2. Institutional Exit: Coinbase Premium Turns Negative (Dec 18-19 UTC)
On-chain data flashed a major warning signal: the Coinbase Premium Gap dropped into negative territory (approx. -$57) during US trading hours.
- Analysis: This indicates that selling pressure from US institutions is outpacing the rest of the world. Analysts attribute this to year-end tax-loss harvesting, where funds sell underperforming positions to offset gains before the fiscal year ends. Consequently, Spot ETFs saw rare net outflows this week.
3. Corporate Setbacks: Tether & Juventus
Stablecoin giant Tether saw its bid to acquire Italian football powerhouse Juventus rejected.
- The Impact: While a commercial failure, the market interpreted this as a sign of continued resistance from Europe's mainstream business sector against unaudited crypto capital, especially with the EU's MiCA regulation looming large.
4. Altcoin Liquidity Drain
With risk appetite vanishing, smaller cap tokens suffered. Bombie (BMB), Xterio (XTER), and Axelar (AXL) all posted weekly declines approaching or exceeding 20%, illustrating a "flight to quality" (or cash).
🟢 The Bullish Foundation: Building for 2026
Despite the price gloom, the structural integrity of the market improved significantly this week.
1. DeFi Milestone: TRON x Base Integration (Dec 19 UTC)
On Friday, Justin Sun's TRON network announced a massive integration with Coinbase’s Layer-2 network, Base.
- Significance: This bridges the massive USDT liquidity on TRON with the compliant, user-friendly ecosystem of Base. It is viewed as a major leap for DeFi interoperability, though price impact remains lagging.

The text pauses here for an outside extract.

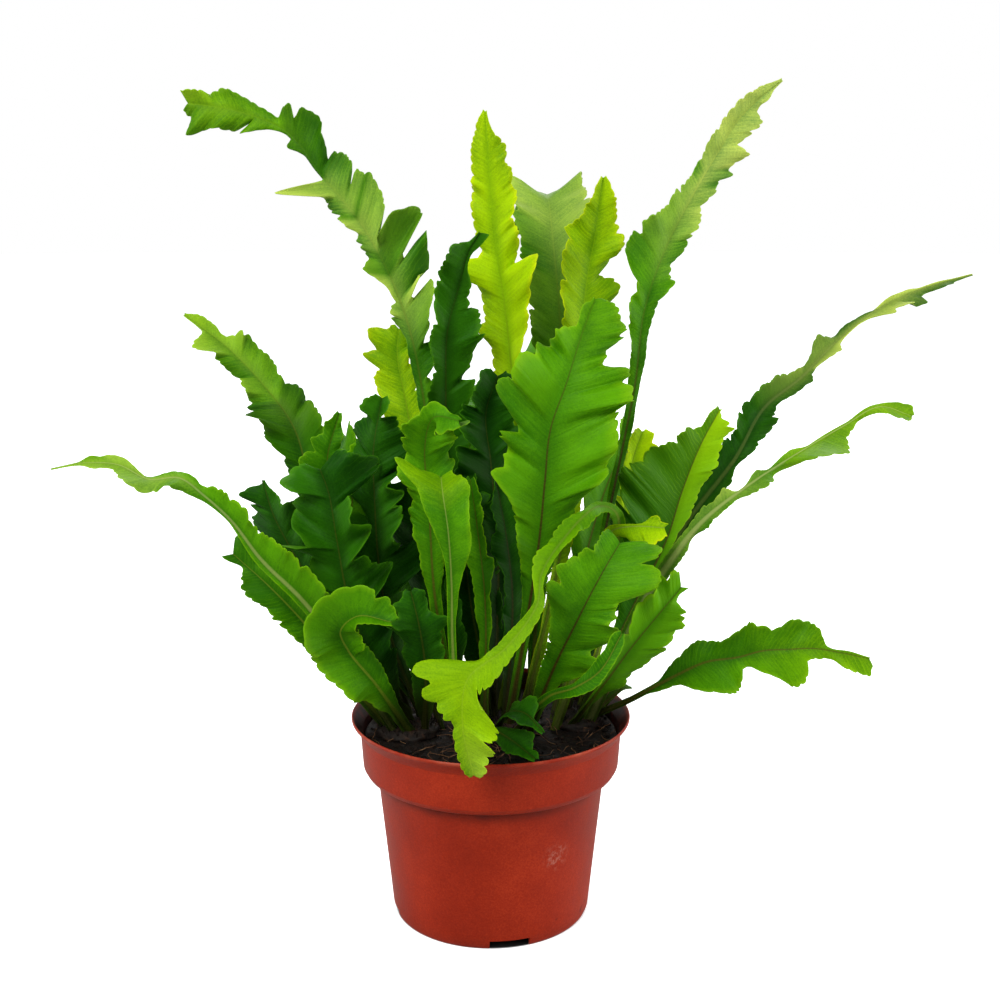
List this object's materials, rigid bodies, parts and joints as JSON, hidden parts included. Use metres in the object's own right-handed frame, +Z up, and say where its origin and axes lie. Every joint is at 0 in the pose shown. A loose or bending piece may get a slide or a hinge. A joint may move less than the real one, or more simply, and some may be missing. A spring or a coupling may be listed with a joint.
{
  "type": "potted fern",
  "caption": "Bird's-nest fern with lobed, ruffled fronds rising from crowns in the soil of a thin round nursery pot.",
  "frame": {"origin": "middle of the pot's foot, on the level it stands on", "axes": "+Z up along the pot's axis; +X towards the long right frond, along the plant's widest reach; -Y towards the front, the side of the hanging frond and of one foot notch"},
  "size_m": [0.3829, 0.2475, 0.3547],
  "materials": {
    "terracotta_plastic": "satin",
    "potting_soil": "matte",
    "crown_scales": "matte",
    "young_frond": "satin",
    "mid_frond": "satin",
    "dark_frond": "satin"
  },
  "bodies": {
    "root": {"pot": "terracotta_plastic", "potting_soil": "potting_soil", "crown_left": "crown_scales", "crown_middle": "crown_scales", "crown_right": "crown_scales", "frond_upper_left": "mid_frond", "frond_left_high": "mid_frond", "frond_left_slender": "mid_frond", "frond_left_low": "mid_frond", "frond_left_jagged": "dark_frond", "frond_left_folded": "young_frond", "frond_front_hanging": "young_frond", "frond_yellow_tip": "young_frond", "frond_tall_yellow": "young_frond", "frond_serrated": "young_frond", "frond_back_arching": "mid_frond", "frond_upper_right": "mid_frond", "frond_centre_broad": "mid_frond", "frond_right_long": "mid_frond", "frond_right_slender": "young_frond", "frond_right_broad": "dark_frond", "frond_right_inner": "young_frond", "frond_right_low": "mid_frond", "frond_right_upright": "mid_frond", "frond_front_broad": "mid_frond", "frond_front_low": "young_frond", "young_front_right": "dark_frond", "young_front_low": "dark_frond", "young_right": "mid_frond", "frond_trumpet": "young_frond", "frond_dark_lobed": "dark_frond", "frond_yellow_lobes": "young_frond", "frond_inner_arching": "mid_frond", "frond_dark_upright": "dark_frond", "frond_dark_broad": "dark_frond", "frond_dark_round": "dark_frond", "frond_left_second": "mid_frond", "frond_left_inner": "mid_frond", "frond_dark_inner": "dark_frond", "frond_inner_narrow_left": "mid_frond", "frond_inner_narrow_right": "dark_frond", "frond_inner_dark_left": "dark_frond", "frond_inner_dark_middle": "dark_frond", "frond_rear_left": "mid_frond", "frond_rear_middle": "mid_frond", "frond_rear_right": "mid_frond", "frond_rear_left_low": "dark_frond", "frond_rear_right_low": "dark_frond", "frond_rear_low": "dark_frond", "frond_rear_tall": "mid_frond"}
  },
  "joints": []
}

2. Wall Street Expansion: CME Launches SOL/XRP Futures (Dec 15 UTC)
The Chicago Mercantile Exchange (CME) officially launched reference rate futures for Solana (SOL) and XRP.
- Significance: This provides traditional hedge funds with a regulated vehicle to hedge or speculate on these assets, effectively "legitimizing" them alongside BTC and ETH in the eyes of institutional allocators.

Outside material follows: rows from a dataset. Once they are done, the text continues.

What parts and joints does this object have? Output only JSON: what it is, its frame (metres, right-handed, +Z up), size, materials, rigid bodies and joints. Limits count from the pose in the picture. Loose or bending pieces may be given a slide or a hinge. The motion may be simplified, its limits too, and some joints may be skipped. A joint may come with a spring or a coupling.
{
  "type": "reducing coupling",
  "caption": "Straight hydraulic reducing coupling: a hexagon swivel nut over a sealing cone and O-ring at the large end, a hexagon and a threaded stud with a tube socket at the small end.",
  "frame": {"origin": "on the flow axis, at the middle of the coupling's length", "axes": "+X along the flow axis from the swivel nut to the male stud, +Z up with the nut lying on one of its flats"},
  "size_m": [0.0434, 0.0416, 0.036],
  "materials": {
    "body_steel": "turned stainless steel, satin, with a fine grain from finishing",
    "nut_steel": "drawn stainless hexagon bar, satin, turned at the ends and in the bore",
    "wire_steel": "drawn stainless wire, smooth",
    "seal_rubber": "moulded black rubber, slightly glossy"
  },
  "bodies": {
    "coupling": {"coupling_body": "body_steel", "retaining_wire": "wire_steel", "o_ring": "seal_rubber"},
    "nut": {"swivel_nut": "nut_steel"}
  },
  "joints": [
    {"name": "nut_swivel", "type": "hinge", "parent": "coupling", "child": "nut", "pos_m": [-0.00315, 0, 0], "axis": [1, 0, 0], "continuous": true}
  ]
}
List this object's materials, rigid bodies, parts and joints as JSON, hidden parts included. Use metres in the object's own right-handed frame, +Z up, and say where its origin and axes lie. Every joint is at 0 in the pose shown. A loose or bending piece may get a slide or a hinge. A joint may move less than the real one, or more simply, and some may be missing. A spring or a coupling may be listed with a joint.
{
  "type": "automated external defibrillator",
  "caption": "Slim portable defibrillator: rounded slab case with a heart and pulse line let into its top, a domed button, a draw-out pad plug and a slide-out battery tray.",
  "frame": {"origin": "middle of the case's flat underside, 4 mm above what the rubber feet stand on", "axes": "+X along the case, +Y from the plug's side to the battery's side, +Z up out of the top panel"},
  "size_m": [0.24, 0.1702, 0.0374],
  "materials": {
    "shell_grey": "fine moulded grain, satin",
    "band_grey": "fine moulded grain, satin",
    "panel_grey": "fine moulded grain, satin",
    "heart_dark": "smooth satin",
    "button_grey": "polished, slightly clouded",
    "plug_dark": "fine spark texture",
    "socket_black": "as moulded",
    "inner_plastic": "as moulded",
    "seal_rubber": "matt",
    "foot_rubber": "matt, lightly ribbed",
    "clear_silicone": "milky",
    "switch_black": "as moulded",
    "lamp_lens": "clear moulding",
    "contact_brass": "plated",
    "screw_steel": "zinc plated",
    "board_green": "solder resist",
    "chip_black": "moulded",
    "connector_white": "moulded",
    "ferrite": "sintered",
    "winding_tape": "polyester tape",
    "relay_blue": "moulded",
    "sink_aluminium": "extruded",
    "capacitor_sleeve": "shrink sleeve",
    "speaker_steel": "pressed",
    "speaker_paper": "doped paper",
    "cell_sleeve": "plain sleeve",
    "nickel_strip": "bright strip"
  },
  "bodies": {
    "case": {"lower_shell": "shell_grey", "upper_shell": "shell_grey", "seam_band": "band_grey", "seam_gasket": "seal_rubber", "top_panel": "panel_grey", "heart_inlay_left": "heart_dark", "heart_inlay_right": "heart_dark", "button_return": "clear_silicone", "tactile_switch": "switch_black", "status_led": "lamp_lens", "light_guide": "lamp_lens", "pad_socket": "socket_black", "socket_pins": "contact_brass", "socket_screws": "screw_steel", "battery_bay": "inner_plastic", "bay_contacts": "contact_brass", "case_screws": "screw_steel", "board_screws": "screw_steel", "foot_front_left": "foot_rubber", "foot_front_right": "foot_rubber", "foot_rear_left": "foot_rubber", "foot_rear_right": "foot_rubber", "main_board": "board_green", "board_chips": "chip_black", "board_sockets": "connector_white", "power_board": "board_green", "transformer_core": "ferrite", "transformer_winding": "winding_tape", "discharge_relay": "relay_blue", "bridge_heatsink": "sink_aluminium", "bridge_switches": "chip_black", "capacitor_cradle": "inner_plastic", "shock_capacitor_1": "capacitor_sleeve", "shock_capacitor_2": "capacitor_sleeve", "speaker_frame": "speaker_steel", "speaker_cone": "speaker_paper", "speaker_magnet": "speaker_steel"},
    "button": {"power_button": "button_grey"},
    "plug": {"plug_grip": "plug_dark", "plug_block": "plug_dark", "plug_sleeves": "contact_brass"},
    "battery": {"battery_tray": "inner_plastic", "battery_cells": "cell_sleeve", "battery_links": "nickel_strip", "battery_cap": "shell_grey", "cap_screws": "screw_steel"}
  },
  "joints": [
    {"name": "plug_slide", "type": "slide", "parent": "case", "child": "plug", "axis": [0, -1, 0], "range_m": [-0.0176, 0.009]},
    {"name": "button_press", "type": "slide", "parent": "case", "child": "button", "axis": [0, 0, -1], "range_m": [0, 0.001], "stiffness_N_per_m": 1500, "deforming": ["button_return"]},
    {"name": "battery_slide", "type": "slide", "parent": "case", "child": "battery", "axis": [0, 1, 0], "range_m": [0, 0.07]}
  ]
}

3. Regulatory Clarity: UK & Vietnam
- United Kingdom: The government published final legislation confirming the FCA's comprehensive oversight of the sector, aiming for a fully regulated regime by 2027.
- Vietnam: One of the world's top crypto-adopting nations announced the creation of a dedicated regulatory body to formalize the market.
📊 Outlook: The Weekend & Pre-Christmas Trade
As the UTC trading week concludes on December 19, the market remains fragile.
Key Watchlist:
- Liquidity Thinning: As we enter the weekend (Dec 20-21), expect lower volume. Market makers may test liquidity depth, potentially causing "scam wicks" or sharp volatility.
- Premium Recovery: Watch the Coinbase Premium closely on Monday (Dec 22). A flip back to positive territory is the first requirement for a sustainable bounce.
- The $85k Floor: Bulls must defend the $85,000 - $86,000 support zone to prevent a slide toward $80k before the new year.